Audience of One is the weblog of Matthew Weston, a UK student, Christian, technophile and musician.

Materialism and God's provision

This year was always to earn money for various things, such as my laptop, but when thinking about it my goals for the year were purely selfish. My thinking was “if I don’t buy this stuff this year, I’ll never have another opportunity – so I’ll take the opportunity”. The slight problem with this thinking is that I wasn’t talking to God about it, and that he would provide what I needed when I needed it (if I needed it), and that if what I was wanting to buy was necessary for my future then God would find a way for me to get it. (It may have been that God would use my earning this year for me to get it, but as I wasn’t even praying about this I couldn’t exactly find out.)

So this went on for a few months, and it’s only really now that I’ve taken the step of stopping work a few months earlier than I would have done to go on a trip across the world that I’ve really begun to see how wrong my thinking was.

Let me give one or two examples. At the beginning of the year it was my plan to buy a laptop, a hardware interface, microphones and software to enable me to set up my own portable recording studio. This would help me with my degree (as it involves this area of music) and would help me realise my ambition of recording my own EP or album.

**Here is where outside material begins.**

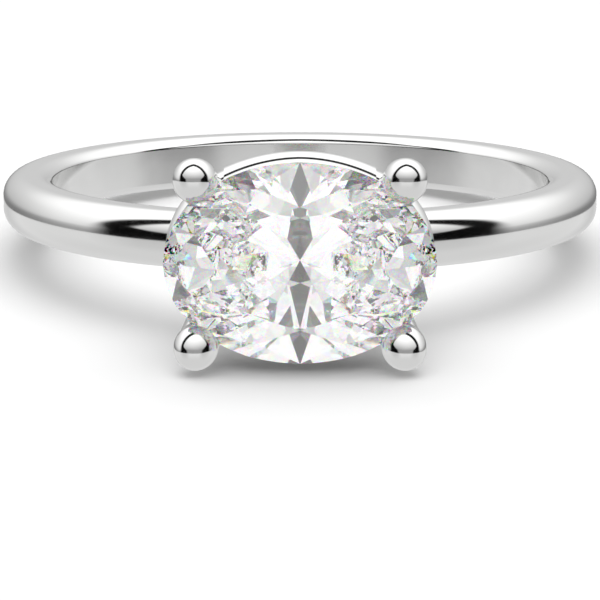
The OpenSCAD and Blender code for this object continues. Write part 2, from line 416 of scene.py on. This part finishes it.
# A stretch of thicker wire over a long side, whose ends are cut square to the stone's length
def galleryArc(side):
    r = rail
    rings = []
    for k in range(r["arcSteps"] + 1):
        share = 2 * k / r["arcSteps"] - 1
        ring = []
        for i in range(r["roundSteps"]):
            a = 2 * pi * i / r["roundSteps"]
            reach = r["longR"] + r["arcR"] * cos(a)
            t = share * asin(r["arcLength"] / 2 / reach)
            x, y = reach * sin(t), reach * cos(t) - r["longC"]
            ring.append((side * x, side * y, r["z"] + r["arcR"] * sin(a)))
        rings.append(ring)
    return closedTube(rings)


path = newPath("railPath", railPath())
railPiece = growMesh("railPiece", wireTree(), {"Path": path, "Wire Radius": rail["r"],
                                               "Round Steps": rail["roundSteps"], "Material": whiteGold})
bpy.data.objects.remove(path)
arcPieces = [newMesh("arcPiece", *galleryArc(side)) for side in (1, -1)]
print("rail", len(railPiece.data.polygons))


def fingerShape():
    steps, reach, r = 256, 10, band["holeR"]
    turns = [2 * pi * i / steps for i in range(steps)]
    return closedTube([[(r * cos(t), r * sin(t), z) for t in turns] for z in (-reach, reach)])


def outward(piece):
    shape = bmesh.new()
    shape.from_mesh(piece.data)
    bmesh.ops.remove_doubles(shape, verts=shape.verts, dist=1e-6)
    bmesh.ops.recalc_face_normals(shape, faces=shape.faces)
    shape.to_mesh(piece.data)
    shape.free()


def cut(piece, other, how):
    step = piece.modifiers.new(how, "BOOLEAN")
    step.object, step.operation, step.solver = other, how, "MANIFOLD"
    bpy.context.view_layer.update()
    graph = bpy.context.evaluated_depsgraph_get()
    mesh = bpy.data.meshes.new_from_object(piece.evaluated_get(graph), depsgraph=graph)
    piece.modifiers.remove(step)
    piece.data = mesh
    bpy.data.objects.remove(other)


# The metal is one solid. While it is joined, a face's material number tells the shape that it came from.
seatShape = newMesh("seatShape", *brilliant(stone["seatGap"]), smooth=False)
holeShape = newMesh("holeShape", *fingerShape())
for piece in (*wirePieces, *beadPieces, railPiece, *arcPieces, seatShape):
    piece.data.transform(onHead)
sources = {"band": [bandPiece], "wire": wirePieces, "bead": beadPieces, "rail": [railPiece], "arc": arcPieces,
           "cut": [seatShape, holeShape]}
for number, pieces in enumerate(sources.values()):
    for piece in pieces:
        outward(piece)
        piece.data.materials.clear()
        for name in sources:
            piece.data.materials.append(whiteGold)
        piece.data.polygons.foreach_set("material_index", [number] * len(piece.data.polygons))
head = wirePieces[0]
for other in (*wirePieces[1:], *beadPieces, railPiece, *arcPieces):
    cut(head, other, "UNION")
cut(head, holeShape, "DIFFERENCE")
cut(head, seatShape, "DIFFERENCE")
cut(bandPiece, head, "UNION")
mount = bandPiece
mount.name = mount.data.name = "ringMount"
print("mount", len(mount.data.polygons))


# The normals come from the exact shapes, so that the seams between them don't bend the reflections
def exactNormals(mesh):
    vertex = np.zeros(len(mesh.loops), int)
    mesh.loops.foreach_get("vertex_index", vertex)
    co = np.zeros(len(mesh.vertices) * 3)
    mesh.vertices.foreach_get("co", co)
    p = co.reshape(-1, 3)[vertex]
    kind, total = np.zeros(len(mesh.polygons), int), np.zeros(len(mesh.polygons), int)
    mesh.polygons.foreach_get("material_index", kind)
    mesh.polygons.foreach_get("loop_total", total)
    flat = np.zeros(len(mesh.polygons) * 3)
    mesh.polygons.foreach_get("normal", flat)
    flat = np.repeat(flat.reshape(-1, 3), total, 0)
    kind = np.repeat(kind, total)
    names = list(sources)
    normal = flat.copy()
    toRing = np.array(onHead.to_3x3()).T
    inHead = p @ toRing.T
    b, g, r = band, prong, rail
    square, close = 0.999, 0.0001  # a flat end's normal along its axis, and its distance from its plane

    def put(mask, value):
        normal[mask] = value / np.linalg.norm(value, axis=1)[:, None]

    mask = kind == names.index("band")
    q = p[mask]
    away = np.hypot(q[:, 0], q[:, 1])
    spoke = np.stack([q[:, 0] / away, q[:, 1] / away, np.zeros(len(q))], 1)
    up = np.array([0, 0, 1.0])
    x, y = away - b["wireC"], q[:, 2]

    def inSection(x, y):
        return spoke * x[:, None] + up * y[:, None]

    c = b["cornerC"]
    wireX, wireY = x - np.clip(x, -c, c), y - np.clip(y, -c, c)
    crowned = (1 - b["crown"]) * wireY / b["cornerR"] + b["crown"] * y / b["half"]
    crowned = np.clip(np.where(x > 0, crowned, wireY / b["cornerR"]), -1, 1)
    wire = inSection(np.sqrt(1 - crowned ** 2) * np.where(x > 0, 1, np.sign(wireX)), crowned)
    eased = inSection(away - b["edgeC"], y - np.sign(y) * b["edgeY"])
    inner = (x < 0) & (np.arctan2(np.abs(y) - c, -c - x) < b["edgeTurn"])
    value = np.where(inner[:, None], eased, wire)
    put(mask, np.where((inner & (np.abs(y) < b["edgeY"]))[:, None], -spoke, value))

    for name in ("wire", "bead"):
        mask = kind == names.index(name)
        q = inHead[mask]
        sign = np.stack([np.sign(q[:, 0]), np.sign(q[:, 1]), np.ones(len(q))], 1)
        q = q * sign - np.array(g["end"])
        axis = np.array(g["axis"])
        along = q @ axis
        radial = q - along[:, None] * axis
        out = np.linalg.norm(radial, axis=1)
        value = radial
        if name == "bead":
            share = 1 - (g["beadR"] - g["sideR"]) / np.maximum(out, 1e-9)
            side = radial * share[:, None] + axis * along[:, None]
            dome = radial + axis * (along - np.sign(along) * g["domeC"])[:, None]
            value = np.where((np.abs(along) > g["sideR"] * sin(g["domeTurn"]))[:, None], dome, side)
        put(mask, (value * sign) @ toRing)
    level = (kind == names.index("wire")) & (np.abs(flat @ toRing.T[:, 2]) > square)
    normal[level] = flat[level]

    for name in ("rail", "arc"):
        mask = kind == names.index(name)
        q = inHead[mask]
        x, y = np.abs(q[:, 0]), np.abs(q[:, 1])
        onEnd = np.arctan2(x, y + r["longC"]) > r["turn"]
        middle = np.where(onEnd[:, None], np.array([r["endC"], 0.0]), np.array([0.0, -r["longC"]]))
        radius = np.where(onEnd, r["endR"], r["longR"])
        offset = np.stack([x, y], 1) - middle
        length = np.linalg.norm(offset, axis=1)
        nearest = offset * ((length - radius) / length)[:, None]
        value = np.column_stack([nearest * np.sign(q[:, :2]), q[:, 2] - r["z"]])
        put(mask, value @ toRing)
    ends = (kind == names.index("arc")) & (np.abs(np.abs(p[:, 0]) - r["arcLength"] / 2) < close)
    ends &= np.abs(flat[:, 0]) > square
    normal[ends] = flat[ends]
    mesh.normals_split_custom_set(normal.tolist())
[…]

The problem with this was that I didn’t really know whether I’d be able to record the album, or indeed need the equipment for the course. The university has its own recording facilities – what I was trying to do was emulate a friend of my cousin’s who had done a similar thing with his own equipment (albeit with the help of a grant, rather than all his own money). I should have thought about this – this guy had got a grant to help him record his album (don’t ask how), so if God wanted me to do the same, surely he could provide something similar? I was so caught up on the desire to own the stuff that I ignored this – I wanted to get my hands on it, and soon, even though there might not be any real need.

If God wants me to get that kind of equipment then he’ll find a way when I need it. At the moment, I don’t really need it, and there are more important things to do with the money. (I still want to record my own album though, but I think I’ll wait till I’ve written some songs before I try and take that any further.)

A second example. Having bought my SLR (possibly a mistake, but now I’ve got it there’s nothing I can do) I had an extensible camera system. With an SLR you can swap lenses around. The lens my camera came with is pretty rubbish, so I’d love to get a new one. I’d been trying to decide for months whether or not to buy this lens I found (28mm prime f/1.8 – beautiful).

Finally, I realised that I didn’t need it, and that there were far more important things to spend my money on (like a keyboard so I can do gigs at uni – there’s still some things I do believe I should be buying). It was a tough decision, but I felt it was the right one – having been ignoring common sense talking about the lens for the past three months.

Two days later I was offered an even better lens (28-70mm L series f/2.8, worth £900 new!) for £140. Bargain! Surely that must mean God had seen my godly decision revoking the former lens and given me an even better one instead? He’d wanted me to give over my finances to him and I had, so now he knew I’d learnt my lesson he’d reward me. Right? Of course not. The first decision was relatively easy to make as the lens was really more than I could afford. This one was affordable, in fact a real bargain – that much harder to say no to. I still needed to learn the lesson.

After a couple of days thinking and praying about it, I decided not to buy the lens. (As my mum said, if I needed a lens like that in the future then God would provide a way when I needed it. This may have seemed like my only opportunity, but God would make other opportunities if it was something I needed.) I went into Dixons where my friend who’d offered me the lens was working, and told him. His immediate response was “Okay – would you like to borrow it when you go to Japan then?”

So God has provided a professional quality lens for my trip to Japan, without me spending a penny. As ever, it’s not what I was expecting at all, and I hadn’t even really been praying about it. Still, there you go. Finally having given up the materialism of wanting stuff (be it music or photography stuff), God provided for me anyway.

I’m not quite sure what the point of this entry is, but I quite like the story of the lens for some reason. It’s a really insignificant example of God’s provision.